- _DATA LINES_
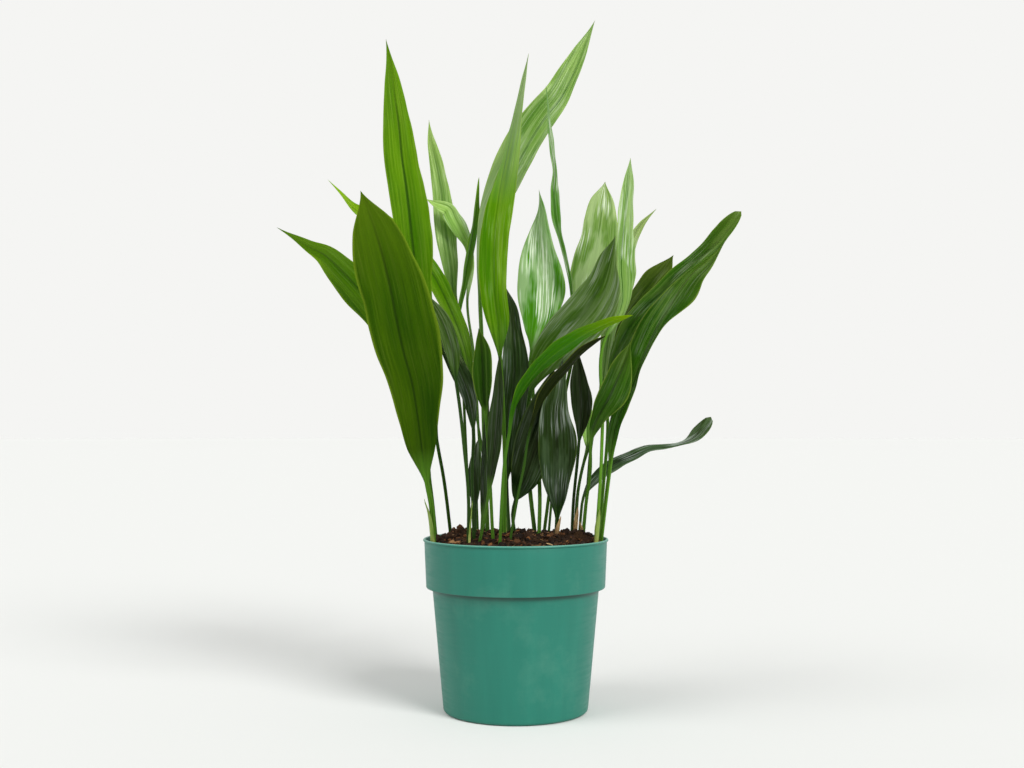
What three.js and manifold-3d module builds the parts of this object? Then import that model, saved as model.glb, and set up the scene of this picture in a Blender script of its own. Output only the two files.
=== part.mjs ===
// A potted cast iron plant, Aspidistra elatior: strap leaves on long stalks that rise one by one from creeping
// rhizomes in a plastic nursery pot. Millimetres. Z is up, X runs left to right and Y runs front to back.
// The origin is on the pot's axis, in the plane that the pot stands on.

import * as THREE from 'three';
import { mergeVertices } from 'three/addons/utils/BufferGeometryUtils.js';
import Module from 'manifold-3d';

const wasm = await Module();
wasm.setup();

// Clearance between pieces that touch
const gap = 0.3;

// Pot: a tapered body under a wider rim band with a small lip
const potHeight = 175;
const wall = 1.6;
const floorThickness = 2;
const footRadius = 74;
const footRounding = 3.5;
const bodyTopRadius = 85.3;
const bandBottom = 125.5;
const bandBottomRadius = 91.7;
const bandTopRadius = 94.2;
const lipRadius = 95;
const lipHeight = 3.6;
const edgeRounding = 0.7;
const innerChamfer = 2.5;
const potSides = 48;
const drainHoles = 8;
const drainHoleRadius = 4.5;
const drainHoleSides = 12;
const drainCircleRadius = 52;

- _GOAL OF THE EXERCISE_
Your answer should be exactly the lines of the data above, from the first through the line containing "const gap = 0.3;".

- _EXPECTED ANSWER_
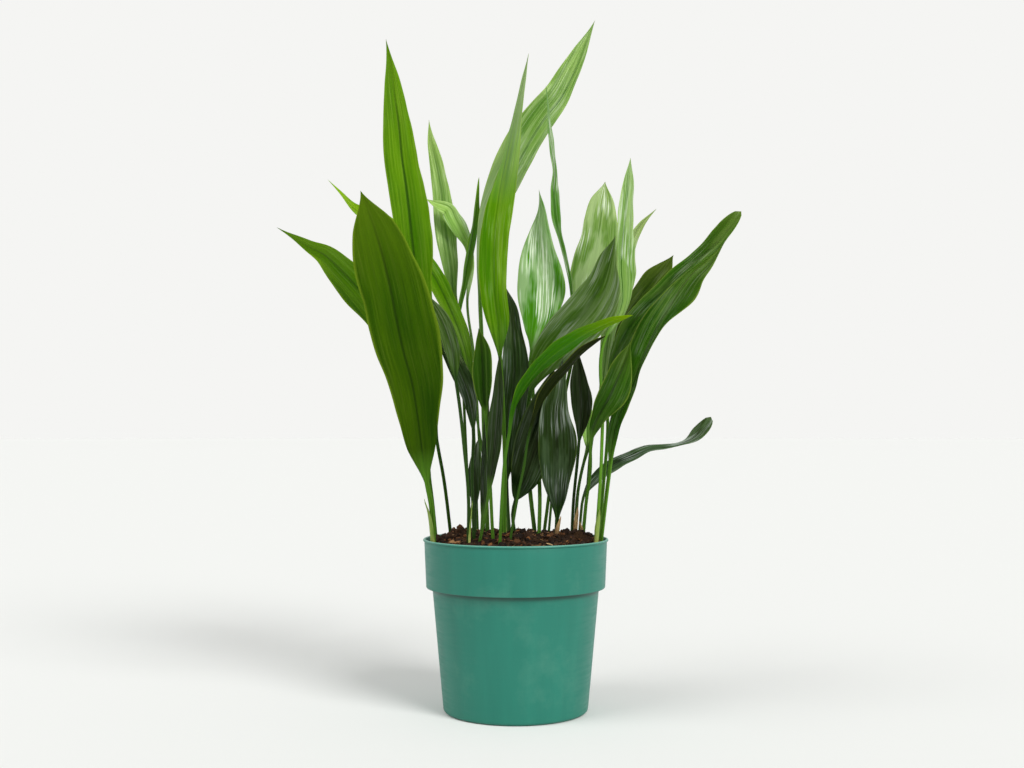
What three.js and manifold-3d module builds the parts of this object? Then import that model, saved as model.glb, and set up the scene of this picture in a Blender script of its own. Output only the two files.
=== part.mjs ===
// A potted cast iron plant, Aspidistra elatior: strap leaves on long stalks that rise one by one from creeping
// rhizomes in a plastic nursery pot. Millimetres. Z is up, X runs left to right and Y runs front to back.
// The origin is on the pot's axis, in the plane that the pot stands on.

import * as THREE from 'three';
import { mergeVertices } from 'three/addons/utils/BufferGeometryUtils.js';
import Module from 'manifold-3d';

const wasm = await Module();
wasm.setup();

// Clearance between pieces that touch
const gap = 0.3;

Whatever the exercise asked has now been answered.